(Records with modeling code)
⟨
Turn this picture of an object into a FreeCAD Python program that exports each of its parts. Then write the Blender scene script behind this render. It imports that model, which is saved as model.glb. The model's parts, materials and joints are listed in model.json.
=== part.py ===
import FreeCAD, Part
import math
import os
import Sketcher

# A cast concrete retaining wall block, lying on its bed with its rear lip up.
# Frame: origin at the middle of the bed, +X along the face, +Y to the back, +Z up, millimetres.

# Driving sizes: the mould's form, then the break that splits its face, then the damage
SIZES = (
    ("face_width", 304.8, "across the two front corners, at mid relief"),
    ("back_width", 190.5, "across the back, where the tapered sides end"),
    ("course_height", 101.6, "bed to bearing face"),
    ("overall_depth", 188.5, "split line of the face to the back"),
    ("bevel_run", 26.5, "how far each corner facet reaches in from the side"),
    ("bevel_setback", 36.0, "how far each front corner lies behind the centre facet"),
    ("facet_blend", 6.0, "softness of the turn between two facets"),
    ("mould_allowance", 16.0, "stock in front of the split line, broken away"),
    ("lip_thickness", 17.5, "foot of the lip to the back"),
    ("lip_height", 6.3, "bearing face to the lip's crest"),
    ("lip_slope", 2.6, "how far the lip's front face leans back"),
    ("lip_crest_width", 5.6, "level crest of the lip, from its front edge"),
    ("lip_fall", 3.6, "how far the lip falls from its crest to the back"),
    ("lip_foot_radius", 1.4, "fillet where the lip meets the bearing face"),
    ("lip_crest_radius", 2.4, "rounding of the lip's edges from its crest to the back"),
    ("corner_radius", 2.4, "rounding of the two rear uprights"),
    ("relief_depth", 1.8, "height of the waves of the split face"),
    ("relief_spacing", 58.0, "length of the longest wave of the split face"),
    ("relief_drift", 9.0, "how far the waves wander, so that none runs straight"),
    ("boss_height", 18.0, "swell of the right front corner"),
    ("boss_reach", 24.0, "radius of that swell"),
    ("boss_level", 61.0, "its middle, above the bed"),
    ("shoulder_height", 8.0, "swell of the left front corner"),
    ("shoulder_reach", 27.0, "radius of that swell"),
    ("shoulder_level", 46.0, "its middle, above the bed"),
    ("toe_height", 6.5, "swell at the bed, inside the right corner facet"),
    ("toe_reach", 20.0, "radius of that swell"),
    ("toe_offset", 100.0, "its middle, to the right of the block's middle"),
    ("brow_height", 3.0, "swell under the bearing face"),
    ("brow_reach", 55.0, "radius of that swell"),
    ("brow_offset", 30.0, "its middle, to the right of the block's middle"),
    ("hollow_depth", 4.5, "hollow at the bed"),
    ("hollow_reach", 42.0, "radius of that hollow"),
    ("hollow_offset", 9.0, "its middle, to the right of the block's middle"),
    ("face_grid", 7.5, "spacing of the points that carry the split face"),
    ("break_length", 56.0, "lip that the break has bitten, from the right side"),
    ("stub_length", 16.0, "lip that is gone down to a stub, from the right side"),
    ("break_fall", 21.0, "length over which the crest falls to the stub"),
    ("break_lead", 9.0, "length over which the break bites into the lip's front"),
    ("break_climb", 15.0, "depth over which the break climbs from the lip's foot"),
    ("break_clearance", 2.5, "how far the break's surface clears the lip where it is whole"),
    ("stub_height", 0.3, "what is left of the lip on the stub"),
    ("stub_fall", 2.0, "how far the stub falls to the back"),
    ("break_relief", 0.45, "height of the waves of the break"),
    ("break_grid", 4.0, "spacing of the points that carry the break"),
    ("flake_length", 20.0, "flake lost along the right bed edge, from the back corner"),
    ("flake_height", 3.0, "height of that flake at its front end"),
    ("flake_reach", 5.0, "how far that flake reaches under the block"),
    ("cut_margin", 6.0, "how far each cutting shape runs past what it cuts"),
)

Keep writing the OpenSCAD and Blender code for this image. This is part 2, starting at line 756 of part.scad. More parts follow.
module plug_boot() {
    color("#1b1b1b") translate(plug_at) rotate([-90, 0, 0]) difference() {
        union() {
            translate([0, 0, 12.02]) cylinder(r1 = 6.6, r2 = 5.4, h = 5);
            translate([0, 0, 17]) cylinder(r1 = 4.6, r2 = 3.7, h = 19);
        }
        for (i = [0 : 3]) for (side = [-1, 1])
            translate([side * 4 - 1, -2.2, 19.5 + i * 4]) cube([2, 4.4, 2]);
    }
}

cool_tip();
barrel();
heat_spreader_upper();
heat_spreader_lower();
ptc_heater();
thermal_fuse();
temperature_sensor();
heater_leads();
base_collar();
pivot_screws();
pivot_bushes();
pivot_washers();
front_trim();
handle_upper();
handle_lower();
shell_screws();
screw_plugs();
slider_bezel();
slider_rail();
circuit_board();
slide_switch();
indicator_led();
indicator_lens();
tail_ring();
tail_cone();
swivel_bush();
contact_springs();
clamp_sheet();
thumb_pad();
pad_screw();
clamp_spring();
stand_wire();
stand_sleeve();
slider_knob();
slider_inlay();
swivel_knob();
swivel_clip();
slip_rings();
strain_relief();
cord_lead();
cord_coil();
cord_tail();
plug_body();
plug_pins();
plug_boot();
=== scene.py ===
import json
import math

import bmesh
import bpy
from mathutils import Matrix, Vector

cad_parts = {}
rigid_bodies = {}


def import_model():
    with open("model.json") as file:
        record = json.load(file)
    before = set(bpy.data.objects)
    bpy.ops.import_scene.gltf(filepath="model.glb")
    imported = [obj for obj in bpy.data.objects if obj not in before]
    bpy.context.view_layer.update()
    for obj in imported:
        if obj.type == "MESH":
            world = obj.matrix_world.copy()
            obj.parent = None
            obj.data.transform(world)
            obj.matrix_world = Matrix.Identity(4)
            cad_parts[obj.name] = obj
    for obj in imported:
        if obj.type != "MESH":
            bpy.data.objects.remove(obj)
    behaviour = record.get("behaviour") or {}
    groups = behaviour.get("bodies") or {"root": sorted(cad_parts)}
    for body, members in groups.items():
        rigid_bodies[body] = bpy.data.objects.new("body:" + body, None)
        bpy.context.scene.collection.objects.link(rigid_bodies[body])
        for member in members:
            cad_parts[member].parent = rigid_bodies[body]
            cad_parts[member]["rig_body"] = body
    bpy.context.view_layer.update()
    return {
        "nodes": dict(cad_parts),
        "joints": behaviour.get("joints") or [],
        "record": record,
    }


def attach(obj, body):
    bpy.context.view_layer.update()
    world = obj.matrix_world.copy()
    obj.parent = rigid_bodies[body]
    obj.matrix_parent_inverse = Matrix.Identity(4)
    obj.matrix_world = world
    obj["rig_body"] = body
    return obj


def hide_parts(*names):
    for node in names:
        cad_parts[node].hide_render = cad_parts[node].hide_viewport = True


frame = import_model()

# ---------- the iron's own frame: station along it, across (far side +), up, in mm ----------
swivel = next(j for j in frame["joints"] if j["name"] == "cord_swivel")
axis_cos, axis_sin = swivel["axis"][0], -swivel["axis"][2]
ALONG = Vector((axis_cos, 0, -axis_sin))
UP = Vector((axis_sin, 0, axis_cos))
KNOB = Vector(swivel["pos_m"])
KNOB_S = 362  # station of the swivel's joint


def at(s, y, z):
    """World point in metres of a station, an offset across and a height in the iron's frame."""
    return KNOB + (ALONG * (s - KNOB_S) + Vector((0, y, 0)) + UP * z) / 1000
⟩
Challenge: Each line from the line with "Keep writing the" to the line with "for body, members" is to be echoed exactly; both boundary lines are included, and nothing else is to be output.

Exercise solution:
Keep writing the OpenSCAD and Blender code for this image. This is part 2, starting at line 756 of part.scad. More parts follow.
module plug_boot() {
    color("#1b1b1b") translate(plug_at) rotate([-90, 0, 0]) difference() {
        union() {
            translate([0, 0, 12.02]) cylinder(r1 = 6.6, r2 = 5.4, h = 5);
            translate([0, 0, 17]) cylinder(r1 = 4.6, r2 = 3.7, h = 19);
        }
        for (i = [0 : 3]) for (side = [-1, 1])
            translate([side * 4 - 1, -2.2, 19.5 + i * 4]) cube([2, 4.4, 2]);
    }
}

cool_tip();
barrel();
heat_spreader_upper();
heat_spreader_lower();
ptc_heater();
thermal_fuse();
temperature_sensor();
heater_leads();
base_collar();
pivot_screws();
pivot_bushes();
pivot_washers();
front_trim();
handle_upper();
handle_lower();
shell_screws();
screw_plugs();
slider_bezel();
slider_rail();
circuit_board();
slide_switch();
indicator_led();
indicator_lens();
tail_ring();
tail_cone();
swivel_bush();
contact_springs();
clamp_sheet();
thumb_pad();
pad_screw();
clamp_spring();
stand_wire();
stand_sleeve();
slider_knob();
slider_inlay();
swivel_knob();
swivel_clip();
slip_rings();
strain_relief();
cord_lead();
cord_coil();
cord_tail();
plug_body();
plug_pins();
plug_boot();
=== scene.py ===
import json
import math

import bmesh
import bpy
from mathutils import Matrix, Vector

cad_parts = {}
rigid_bodies = {}


def import_model():
    with open("model.json") as file:
        record = json.load(file)
    before = set(bpy.data.objects)
    bpy.ops.import_scene.gltf(filepath="model.glb")
    imported = [obj for obj in bpy.data.objects if obj not in before]
    bpy.context.view_layer.update()
    for obj in imported:
        if obj.type == "MESH":
            world = obj.matrix_world.copy()
            obj.parent = None
            obj.data.transform(world)
            obj.matrix_world = Matrix.Identity(4)
            cad_parts[obj.name] = obj
    for obj in imported:
        if obj.type != "MESH":
            bpy.data.objects.remove(obj)
    behaviour = record.get("behaviour") or {}
    groups = behaviour.get("bodies") or {"root": sorted(cad_parts)}
    for body, members in groups.items():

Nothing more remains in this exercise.